Interesting to know what they can find out and from whence.
terri 1 | 1,665
12 Apr 2015 #17
I don't understand your point about 'cultural preconceptions' - ......for a Polish resident, any income earned from Premium Bonds, ISA, rental of property or cash in hand is taxable at the going rate.

I am not sure whether you have to provide your National Insurance number to buy Premium Bonds -if so, then this makes the job easier for the Polish taxman.

However, I do wonder what would happen if by pure chance, someone who is counted as a Polish resident bought a Lottery ticket and just happen to win the 5 million pounds that week. The Polish taxman would be rubbing his hands with joy - so best not to tell him.
jon357 67 | 16,843
12 Apr 2015 #18
Simply that someone used to the British system wouldn't expect to be taxed on a gambling win.

As for your point about the Urzad Skarbowy rubbing their hands in glee at a big win, yes - the American Internal Revenue do just that and yes it would be better not to tell them in PL. Fortunately lottery winners (and pools winners before) in the UK get first class tax and investment advice.

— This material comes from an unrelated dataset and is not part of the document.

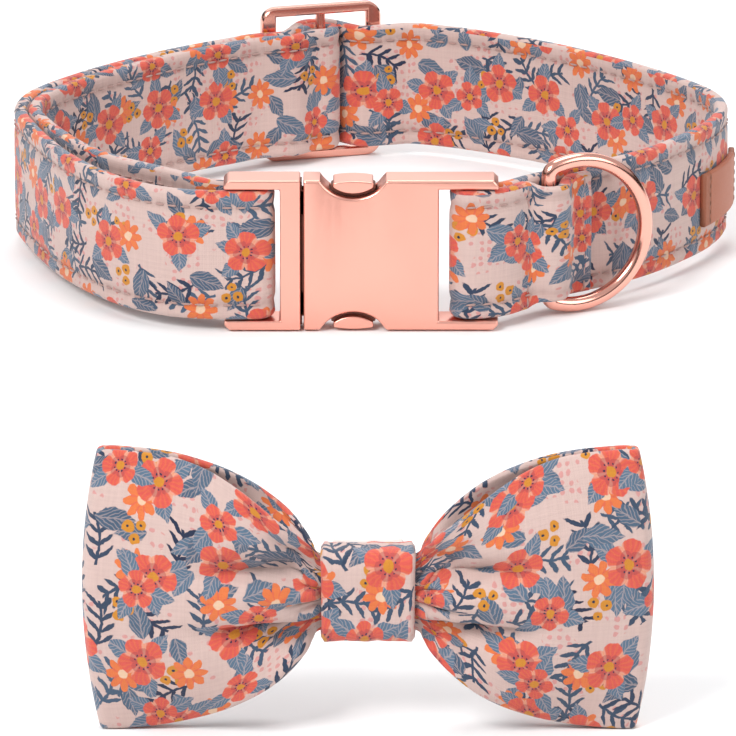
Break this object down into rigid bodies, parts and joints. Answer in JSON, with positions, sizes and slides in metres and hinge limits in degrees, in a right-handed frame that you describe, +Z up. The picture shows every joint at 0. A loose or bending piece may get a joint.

I'm lucky since I spend just short of 183 (or is it 186) days at home in PL due to working away though now I'm worried that they might start sniffing around investments in the UK. An ISA wouldn't be useful for me since I'm not a UK resident however my shares etc are managed through a UK bank. Time to think carefully.
cantankerous
8 Jun 2017 #19
I believe if you hold premium bonds and are no longer tax resident in the UK then you are obliged to fill a declaration (its on the NS&I website) providing your tax residency and Tax ID number. I imagine doing this would more or less guarantee that the Polish Tax man hears about any winnings. Maybe if you maintain a UK address for your NS+I accounts you might get away with forgetting to do this. In my case I don't hold any in my name, just my kids. Which raises the question - is a parent liable to pay tax on a child's income?
terri 1 | 1,665
9 Jun 2017 #20
The parent may be liable to pay tax on the child's income if that child resides in Poland and the income is transferred into a Polish bank.